Le titre dʼouverture, Hard Bottoms & White Socks reflète bien cette volonté et cette assurance dʼêtre quelquʼun de spécial dans le paysage rap, cette quête de reconnaissance, cette affiliation aux gangs, à Dre, Snoop ou encore Kendrick quʼil namedrop au panthéon du rap californien avant de le restreindre à Nipsey et lui sur une production de Lil Rich des plus laidback.

Même les ballades se calent sur cette rythmique binaire, Heart 2 Heart est une discussion entre Meek Mill, Rose Gold, Afin Ray et YG sur les problèmes dont ils sont témoin dans leur entourage: la drogue, les allers retours en prison, la difficulté de garder un cap quand lʼargent commence à être légion. Go loko produit par DJ Mustard fait intervenir Tyga et Jon Z pour une rythmique à la guitare latino et une check list de tous les mamacita, dinero, puta, loco qui résume plus ou moins le vocabulaire espagnol auquel font appel tous les rappeurs US avec un succès variable. Mais YG est différent, en faisant appel à Jon Z, rappeur Puerto Ricain et en sʼancrant à Los Angeles où la culture hispanique est plus quʼimplantée, on sort de la recette facile des rythmiques latino pour un titre qui est bien plus quʼun tube sexy de lʼété.

Stop snitchin reprend mêmes les vocals et les bons back up présents sur Still Krazy, les « oh oh », les accélérations de flow comme pour mettre le coup de pression qui va avec lʼinjonction « stop snitchin ».
Les basses sont redevenues plus lourdes, les rythmiques sont devenues plus lentes donc plus menaçantes comme sur I was on the Block avec Valee et Boogie. Le titre Play Too Much sort des schémas habituels où typiquement « the nia played the bitch » pour renverser le prisme sur une production qui pourrait être lʼarchétype parfait dʼune instrumentale west Coast par 1-O.A.K, avec ce côté très chill, un peu soul/rʼnʼb et surtout très old school. Cʼest aussi le cas sur Do Yo Dance, les rythmiques et les flow de Kamaiyah, Rj, Mitch et Ty Dolla. $ign sʼinscrivent tous dans lʼhéritage très normé du rap californien, impossible de ne pas penser à Snoop sur lʼinstrumental, impossible de ne pas se rendre compte quʼils connaissent tous leur histoire avec lʼintervention de Mitch.

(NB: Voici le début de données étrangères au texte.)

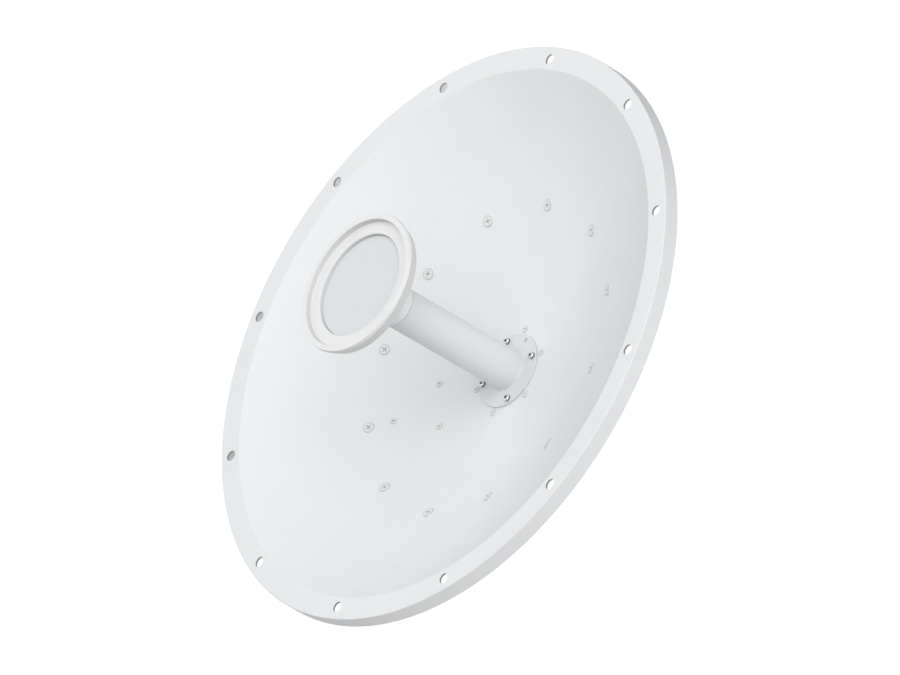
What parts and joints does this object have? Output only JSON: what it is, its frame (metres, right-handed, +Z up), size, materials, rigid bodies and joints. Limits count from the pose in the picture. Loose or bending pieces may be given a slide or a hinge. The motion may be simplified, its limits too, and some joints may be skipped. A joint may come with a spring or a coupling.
{
  "type": "parabolic dish antenna",
  "caption": "Small parabolic dish antenna: round white reflector with a drilled flat rim, feed on a tube on its axis, and a channel bracket behind for a mast clamp.",
  "frame": {"origin": "middle of the mount bracket's flat rear face, where the mast clamp is bolted on", "axes": "+Y straight back out of that face, so the dish looks along -Y; +Z up; +X to the right seen from in front"},
  "size_m": [0.648, 0.2785, 0.648],
  "materials": {
    "dish_white": "powder coated, satin off-white",
    "feed_white": "powder coated, satin light grey",
    "head_white": "moulded, semi-gloss off-white",
    "cover_grey": "plain, light grey",
    "screw_white": "painted over, pale grey",
    "bolt_steel": "polished stainless steel",
    "galvanised": "zinc coated, dull",
    "cast_aluminium": "as cast, matt",
    "nickel": "nickel plated",
    "grey_plastic": "moulded, mid grey"
  },
  "bodies": {
    "root": {"reflector": "dish_white", "backing_ring": "galvanised", "mount_bracket": "galvanised", "bracket_foot_upper": "galvanised", "bracket_foot_lower": "galvanised", "feed_tube": "feed_white", "feed_flange": "feed_white", "feed_nose": "head_white", "feed_head": "head_white", "head_cover": "cover_grey", "feed_hub": "cast_aluminium", "cable_socket_left": "nickel", "cable_socket_right": "nickel", "radio_pad": "grey_plastic", "radio_rail": "galvanised", "ring_screw_01": "screw_white", "ring_screw_02": "screw_white", "ring_screw_03": "screw_white", "ring_screw_04": "screw_white", "ring_screw_05": "screw_white", "ring_screw_06": "screw_white", "ring_screw_07": "screw_white", "ring_screw_08": "screw_white", "ring_screw_09": "screw_white", "ring_screw_10": "screw_white", "ring_screw_11": "screw_white", "ring_screw_12": "screw_white", "hub_screw_1": "screw_white", "hub_screw_2": "screw_white", "hub_screw_3": "screw_white", "hub_screw_4": "screw_white", "hub_screw_5": "screw_white", "hub_screw_6": "screw_white", "pad_screw_top": "screw_white", "pad_screw_bottom": "screw_white", "pad_screw_outer": "screw_white", "flange_bolt_1": "bolt_steel", "flange_bolt_2": "bolt_steel", "flange_bolt_3": "bolt_steel", "flange_bolt_4": "bolt_steel", "rail_screw_top": "bolt_steel", "rail_screw_bottom": "bolt_steel"}
  },
  "joints": []
}
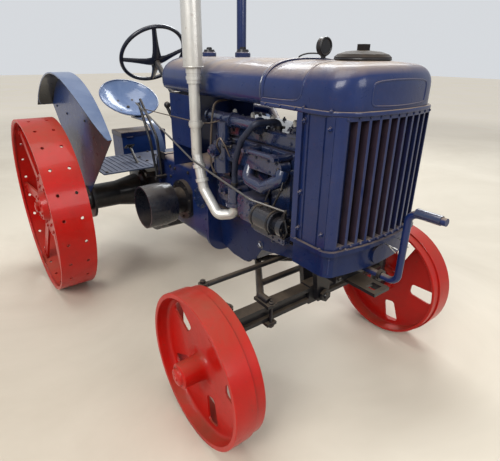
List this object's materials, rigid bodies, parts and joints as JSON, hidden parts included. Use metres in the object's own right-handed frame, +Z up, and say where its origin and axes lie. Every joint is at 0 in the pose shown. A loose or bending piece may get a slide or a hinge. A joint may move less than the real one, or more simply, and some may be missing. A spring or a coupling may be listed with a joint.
{
  "type": "vintage tractor",
  "caption": "A vintage farm tractor on steel wheels with an open engine side, a bowed radiator guard, an upright exhaust, a belt pulley, a pan seat and working steering.",
  "frame": {"origin": "middle of the tractor's length and width, on the ground", "axes": "+X forward, +Y to the left of the driver, +Z up"},
  "size_m": [2.7603, 1.7, 1.908],
  "materials": {
    "body_blue": "worn dark blue paint",
    "axle_black": "black paint, dusty",
    "wheel_red": "red paint with dirt on the treads",
    "pale_blue": "pale blue-grey worn paint",
    "steel_grey": "bare worn iron",
    "silver": "silver heat paint"
  },
  "bodies": {
    "chassis": {"oil_pan": "body_blue", "engine_block": "body_blue", "cylinder_head": "body_blue", "manifold": "body_blue", "air_cleaner": "body_blue", "governor_housing": "body_blue", "gearbox": "body_blue", "radiator_guard": "body_blue", "radiator_side_right": "body_blue", "radiator_side_left": "body_blue", "bottom_tank": "body_blue", "top_tank": "body_blue", "fuel_tank": "body_blue", "dash_panel": "body_blue", "toolbox": "body_blue", "breather_pipe": "axle_black", "magneto": "axle_black", "rear_axle_case": "axle_black", "pulley_housing": "axle_black", "front_support": "axle_black", "front_axle": "axle_black", "radius_rod": "axle_black", "radiator_core": "axle_black", "radiator_cap": "axle_black", "temperature_gauge": "axle_black", "gear_lever": "axle_black", "hand_levers": "axle_black", "drawbar": "axle_black", "tow_plate": "axle_black", "starting_crank": "axle_black", "seat_pan": "pale_blue", "seat_spring": "pale_blue", "fender_right": "pale_blue", "fender_left": "pale_blue", "steering_column": "steel_grey", "foot_plate": "steel_grey", "control_rods": "steel_grey", "exhaust": "silver"},
    "rear_wheel_right": {"rear_wheel_right": "wheel_red"},
    "rear_wheel_left": {"rear_wheel_left": "wheel_red"},
    "front_wheel_right": {"front_wheel_right": "wheel_red"},
    "front_wheel_left": {"front_wheel_left": "wheel_red"},
    "knuckle_right": {"knuckle_right": "axle_black"},
    "knuckle_left": {"knuckle_left": "axle_black"},
    "tie_rod": {"tie_rod": "axle_black"},
    "drop_arm": {"drop_arm": "axle_black"},
    "drag_link": {"drag_link": "axle_black"},
    "steering_wheel": {"steering_wheel": "axle_black"},
    "belt_pulley": {"belt_pulley": "steel_grey"},
    "fan": {"fan": "axle_black"}
  },
  "joints": [
    {"name": "rear_wheel_right_spin", "type": "hinge", "parent": "chassis", "child": "rear_wheel_right", "pos_m": [-0.75517, -0.75, 0.5335], "axis": [0, 1, 0], "continuous": true},
    {"name": "rear_wheel_left_spin", "type": "hinge", "parent": "chassis", "child": "rear_wheel_left", "pos_m": [-0.75517, 0.75, 0.5335], "axis": [0, 1, 0], "continuous": true},
    {"name": "steering_wheel_turn", "type": "hinge", "parent": "chassis", "child": "steering_wheel", "pos_m": [-0.66717, 0, 1.385], "axis": [0.7431, 0, -0.6691], "range_deg": [-360, 360]},
    {"name": "knuckle_right_steer", "type": "hinge", "parent": "chassis", "child": "knuckle_right", "pos_m": [0.84483, -0.486, 0.44], "axis": [0, 0, 1], "range_deg": [-30, 30]},
    {"name": "knuckle_left_steer", "type": "hinge", "parent": "chassis", "child": "knuckle_left", "pos_m": [0.84483, 0.486, 0.44], "axis": [0, 0, 1], "range_deg": [-30, 30]},
    {"name": "front_wheel_right_spin", "type": "hinge", "parent": "knuckle_right", "child": "front_wheel_right", "pos_m": [0.84483, -0.59, 0.31], "axis": [0, 1, 0], "continuous": true},
    {"name": "front_wheel_left_spin", "type": "hinge", "parent": "knuckle_left", "child": "front_wheel_left", "pos_m": [0.84483, 0.59, 0.31], "axis": [0, 1, 0], "continuous": true},
    {"name": "tie_rod_pivot", "type": "hinge", "parent": "knuckle_right", "child": "tie_rod", "pos_m": [0.67283, -0.486, 0.5445], "axis": [0, 0, 1], "range_deg": [-30, 30]},
    {"name": "drop_arm_swing", "type": "hinge", "parent": "chassis", "child": "drop_arm", "pos_m": [-0.14517, 0.196, 0.77], "axis": [0, 1, 0], "range_deg": [-30, 30]},
    {"name": "drag_link_pivot", "type": "hinge", "parent": "drop_arm", "child": "drag_link", "pos_m": [-0.14517, 0.21, 0.598], "axis": [0, 1, 0], "range_deg": [-30, 30]},
    {"name": "belt_pulley_spin", "type": "hinge", "parent": "chassis", "child": "belt_pulley", "pos_m": [-0.08717, -0.3305, 0.642], "axis": [0, 1, 0], "continuous": true},
    {"name": "fan_spin", "type": "hinge", "parent": "chassis", "child": "fan", "pos_m": [0.93983, 0, 1.03], "axis": [1, 0, 0], "continuous": true}
  ],
  "couplings": [
    {"joint": "knuckle_right_steer", "follows": "steering_wheel_turn", "ratio": -0.083333},
    {"joint": "knuckle_left_steer", "follows": "steering_wheel_turn", "ratio": -0.083333},
    {"joint": "tie_rod_pivot", "follows": "steering_wheel_turn", "ratio": 0.083333},
    {"joint": "drop_arm_swing", "follows": "steering_wheel_turn", "ratio": 0.083333},
    {"joint": "drag_link_pivot", "follows": "steering_wheel_turn", "ratio": -0.083333}
  ]
}
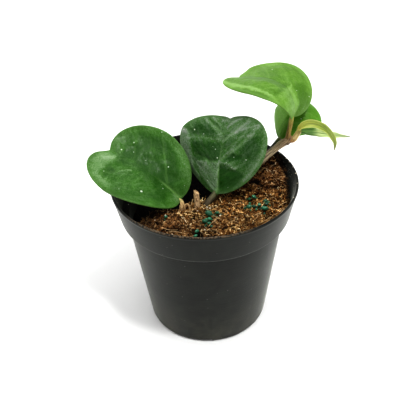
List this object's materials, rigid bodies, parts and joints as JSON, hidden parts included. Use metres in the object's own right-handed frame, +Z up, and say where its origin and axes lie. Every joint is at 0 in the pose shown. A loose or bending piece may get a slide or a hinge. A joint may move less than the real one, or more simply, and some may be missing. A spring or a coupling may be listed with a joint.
{
  "type": "potted hoya plant",
  "caption": "Small potted hoya with notched oval leaves, a young leafy shoot and a dry cut stub in a coir-filled nursery pot.",
  "frame": {"origin": "centre of the flat underside of the pot", "axes": "+Z up along the pot axis; -Y is the front of the plant, with the grown leaves to the left and middle and the young shoot reaching to +X"},
  "size_m": [0.124, 0.09, 0.1252],
  "materials": {
    "pot_plastic": "satin black injection-moulded polypropylene",
    "coir": "rough dry coir fibre and peat, matt",
    "stem_bark": "grey-brown young bark, fine lengthwise lines",
    "dry_stalk": "dry straw-brown cut stalk, matt",
    "leaf_left": "waxy dark green leaf, semi-gloss",
    "leaf_middle": "waxy deep green leaf, semi-gloss, faint pale veins",
    "leaf_young": "young yellow-green leaf, soft sheen",
    "leaf_back": "bright green leaf, soft sheen",
    "shoot": "orange-pink shoot base turning yellow-green",
    "tip_leaf": "yellow-green folded young leaf",
    "tip_leaf_pale": "pale translucent folded young leaf",
    "granule": "dark teal-green coated fertiliser granule"
  },
  "bodies": {
    "root": {"pot": "pot_plastic", "growing_medium": "coir", "vine_stem": "stem_bark", "dry_stub": "dry_stalk", "leaf_left": "leaf_left", "leaf_middle": "leaf_middle", "leaf_upper": "leaf_young", "leaf_back": "leaf_back", "shoot_tip": "shoot", "tip_leaf_front": "tip_leaf", "tip_leaf_back": "tip_leaf_pale", "granule_01": "granule", "granule_02": "granule", "granule_03": "granule", "granule_04": "granule", "granule_05": "granule", "granule_06": "granule", "granule_07": "granule", "granule_08": "granule", "granule_09": "granule", "granule_10": "granule", "granule_11": "granule", "granule_12": "granule", "granule_13": "granule", "granule_14": "granule", "granule_15": "granule", "granule_16": "granule"}
  },
  "joints": []
}
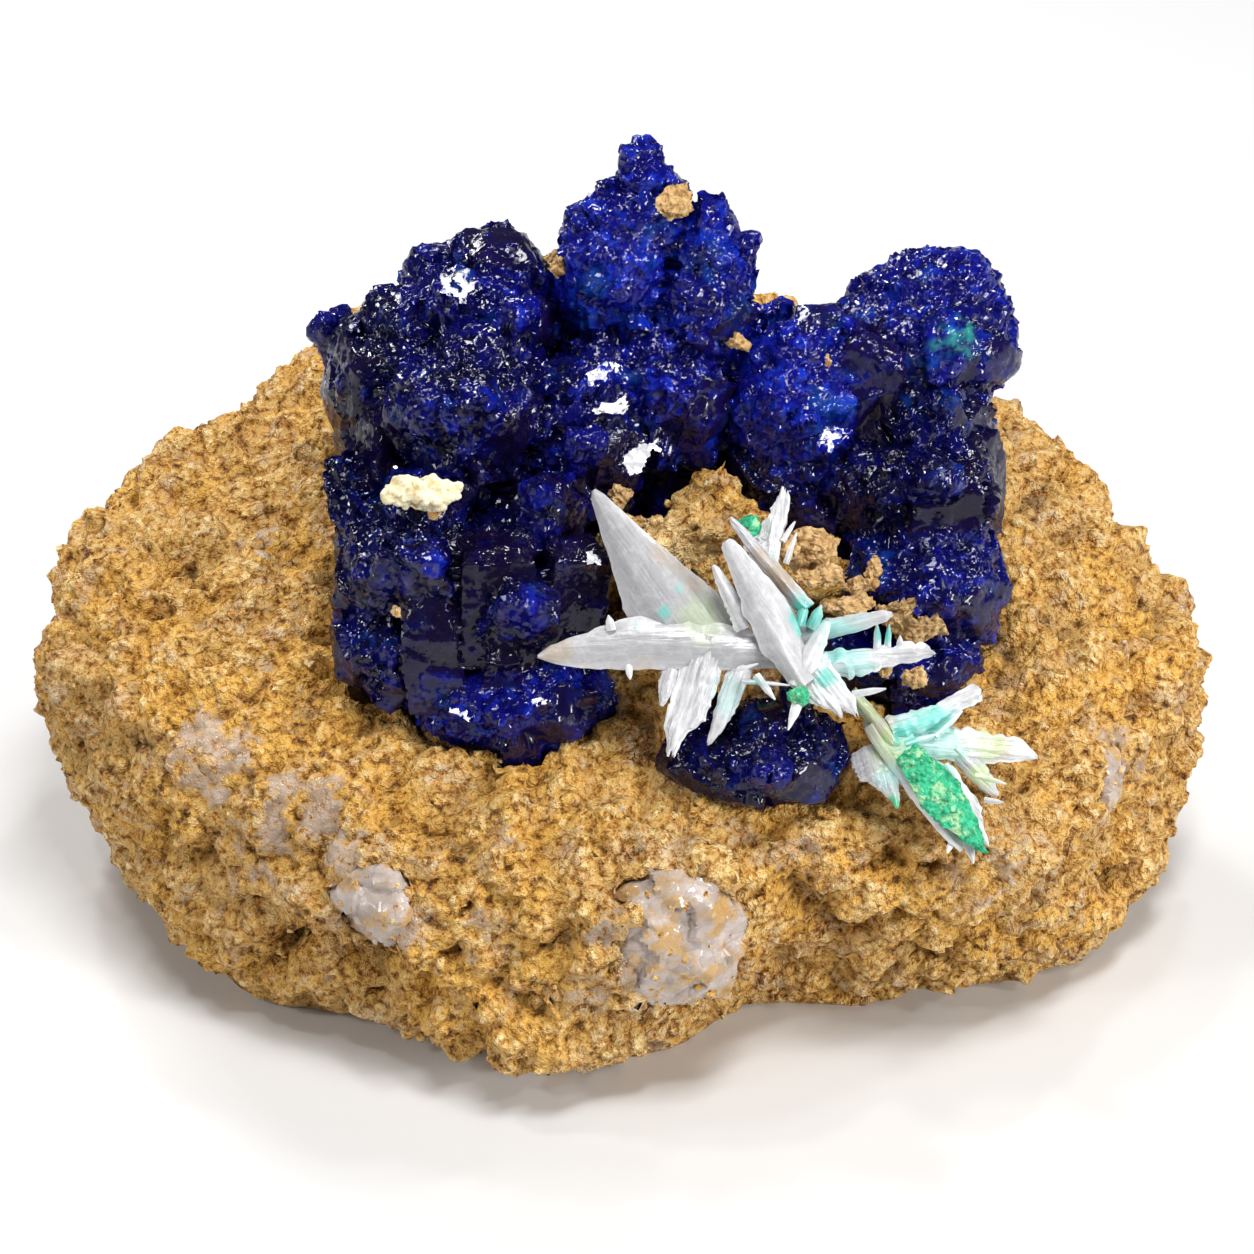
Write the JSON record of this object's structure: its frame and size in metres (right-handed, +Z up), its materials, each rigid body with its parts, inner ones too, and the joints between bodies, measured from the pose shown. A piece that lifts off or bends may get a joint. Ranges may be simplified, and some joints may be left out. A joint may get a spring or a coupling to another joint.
{
  "type": "mineral specimen",
  "caption": "Deep blue azurite rosettes on sandy brown matrix rock, with fans of white cerussite blades in front and green malachite on one of them.",
  "frame": {"origin": "on the base plane, under the middle of the specimen's bounding box", "axes": "+Z up, +X along the longest side, to the right of the display side; +Y to the back, so the display side faces -Y"},
  "size_m": [0.0812, 0.058, 0.0558],
  "materials": {
    "matrix_sand": "rough, crumbly, iron-stained sand",
    "quartz": "milky, glassy where it is broken",
    "azurite": "glassy crystal faces, deep blue",
    "cerussite": "translucent white blades with a silky sheen",
    "malachite": "granular, satin",
    "cream_crust": "chalky and crumbly",
    "tan_crust": "crumbly sand"
  },
  "bodies": {
    "root": {"matrix_rock": "matrix_sand", "quartz_front": "quartz", "quartz_left": "quartz", "quartz_right": "quartz", "azurite_cluster": "azurite", "azurite_front_rosette": "azurite", "cerussite_spray": "cerussite", "cerussite_side_spray": "cerussite", "malachite_crust": "malachite", "malachite_bead_top": "malachite", "malachite_bead_low": "malachite", "cream_crust": "cream_crust", "tan_crust_top": "tan_crust", "tan_crust_right": "tan_crust"}
  },
  "joints": []
}
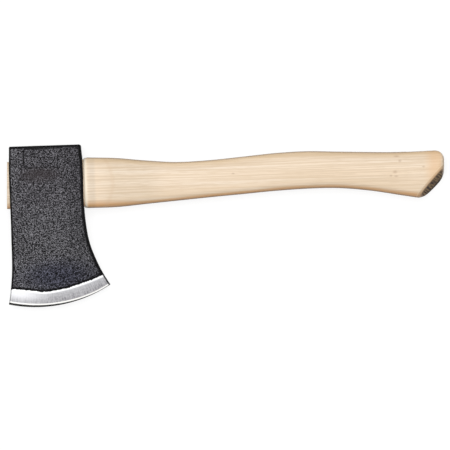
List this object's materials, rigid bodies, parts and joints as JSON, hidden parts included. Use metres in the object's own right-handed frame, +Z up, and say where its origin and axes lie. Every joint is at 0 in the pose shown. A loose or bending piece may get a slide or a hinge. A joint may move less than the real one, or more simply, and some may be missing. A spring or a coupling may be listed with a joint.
{
  "type": "hatchet",
  "caption": "Hatchet with a black-coated forged head, a curved ground edge and a curved varnished wooden handle wedged in the eye.",
  "frame": {"origin": "middle of the underside of the bounding box, on the surface that the hatchet lies on", "axes": "+X along the handle from the head to the butt, +Y from the cutting edge to the poll, +Z up across the thickness of the head"},
  "size_m": [0.3572, 0.131, 0.0232],
  "materials": {
    "coated_steel": "rough charcoal-black coating over forged steel, with the bevels ground bright along the edge",
    "handle_wood": "pale straight-grained ash or hickory under clear satin varnish, bare end grain at both ends",
    "wedge_wood": "bare sawn hardwood",
    "wedge_steel": "plain mild steel"
  },
  "bodies": {
    "root": {"head": "coated_steel", "handle": "handle_wood", "wooden_wedge": "wedge_wood", "steel_wedge_upper": "wedge_steel", "steel_wedge_lower": "wedge_steel"}
  },
  "joints": []
}
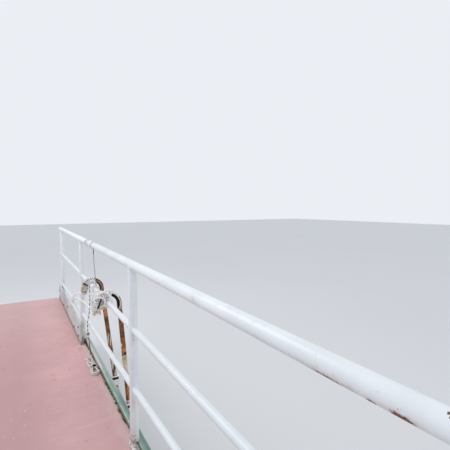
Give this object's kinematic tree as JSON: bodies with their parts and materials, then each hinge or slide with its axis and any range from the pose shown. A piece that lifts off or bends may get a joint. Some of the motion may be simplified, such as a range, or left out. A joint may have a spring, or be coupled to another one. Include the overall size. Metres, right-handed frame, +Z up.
{
  "type": "houseboat side-deck section with guard rail and boarding ladder",
  "caption": "Straight length of a houseboat's side deck with a white tubular guard rail and a rusty boarding ladder hooked over its middle bar and lashed with rope.",
  "frame": {"origin": "middle of the section's length on the outer face of the inboard web, 110 mm below the deck's top", "axes": "+X outboard, +Y forward along the boat, +Z up"},
  "size_m": [1.146, 5.6, 1.8114],
  "materials": {
    "deck_paint": "matt red deck paint, worn and dusty",
    "hull_paint": "grey paint with rust runs",
    "edge_paint": "sea-green paint, chipped along the foot",
    "rail_paint": "white gloss paint with rust spots",
    "collar": "chalky off-white paint",
    "board_paint": "pale grey paint on board, weathered",
    "rusty_steel": "heavy rust with remains of cream paint",
    "pad_rubber": "white rubber with a black band",
    "rope": "weathered laid rope",
    "dark_cord": "grey twisted cord"
  },
  "bodies": {
    "section": {"deck_plate": "deck_paint", "inboard_web": "hull_paint", "hull_side_plate": "hull_paint", "rubbing_strake": "hull_paint", "deck_frame_1": "hull_paint", "deck_frame_2": "hull_paint", "deck_frame_3": "hull_paint", "deck_frame_4": "hull_paint", "deck_frame_5": "hull_paint", "deck_frame_6": "hull_paint", "deck_frame_7": "hull_paint", "edge_coaming": "edge_paint", "top_rail_aft": "rail_paint", "top_rail_forward": "rail_paint", "mid_rail": "rail_paint", "lower_rail": "rail_paint", "rail_post_1": "rail_paint", "rail_post_2": "rail_paint", "rail_post_3": "rail_paint", "rail_post_4": "rail_paint", "post_foot_1": "rail_paint", "post_foot_2": "rail_paint", "post_foot_3": "rail_paint", "post_foot_4": "rail_paint", "top_rail_sleeve": "collar", "toe_board": "board_paint", "rail_lashing_main": "rope", "guy_hitch": "rope", "guy_rope": "rope", "slack_rope": "rope", "cord_bundle": "rope", "hanging_cord": "dark_cord", "cord_hitch": "dark_cord", "lanyard": "dark_cord", "lanyard_hitch": "dark_cord"},
    "ladder": {"ladder_stringer_near": "rusty_steel", "ladder_stringer_far": "rusty_steel", "ladder_rung_1": "rusty_steel", "ladder_rung_2": "rusty_steel", "ladder_rung_3": "rusty_steel", "standoff_pad_near": "pad_rubber", "standoff_pad_far": "pad_rubber", "hook_lashing_near": "rope", "hook_lashing_far": "rope", "tie_strap": "dark_cord"}
  },
  "joints": [
    {"name": "ladder_swing", "type": "hinge", "parent": "section", "child": "ladder", "pos_m": [0.9, 0, 0.768], "axis": [0, -1, 0], "range_deg": [0, 25]}
  ]
}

Si les thèmes restent plus ou moins les mêmes et quʼon tombe parfois dans un jugement un peu misogyne des moeurs comme sur Keisha had a baby, force est de constater que les mots et les actions de Nipsey ont eu une influence plus que positive sur le rappeur de Compton. La violence est contenue, la misogynie contrebalancée sur Her Story avec Day Sulan. Lʼalbum se clôture sur My Last Word, une tribune revenant sur le fait que malgré leur affiliation à deux gangs différents, les Bloods et les Crips, les deux hommes avaient réussi à outrepasser ce qui cantonne une certaine partie de la communauté à des affrontements binaires et sans réelle origine pour se faire à la fois grandir lʼun lʼautre et tenter de faire évoluer cette même communauté. 4REAL 4REAL échelonne donc sur 14 titres une histoire à la fois de la west Coast, du gangsta rap et de la vie de YG avec lʼinfluence de Nipsey Hussle en fil rouge. Maintenant que Nipsey nʼest plus là et que tout le monde tourne la tête vers YG, le rappeur semble réaliser les attentes quʼil suscite et lʼhéritage quʼil représente, sʼen saisir à pleines mains et réussir à conforter tout le monde sur le fait quʼil nʼa jamais été aussi prêt.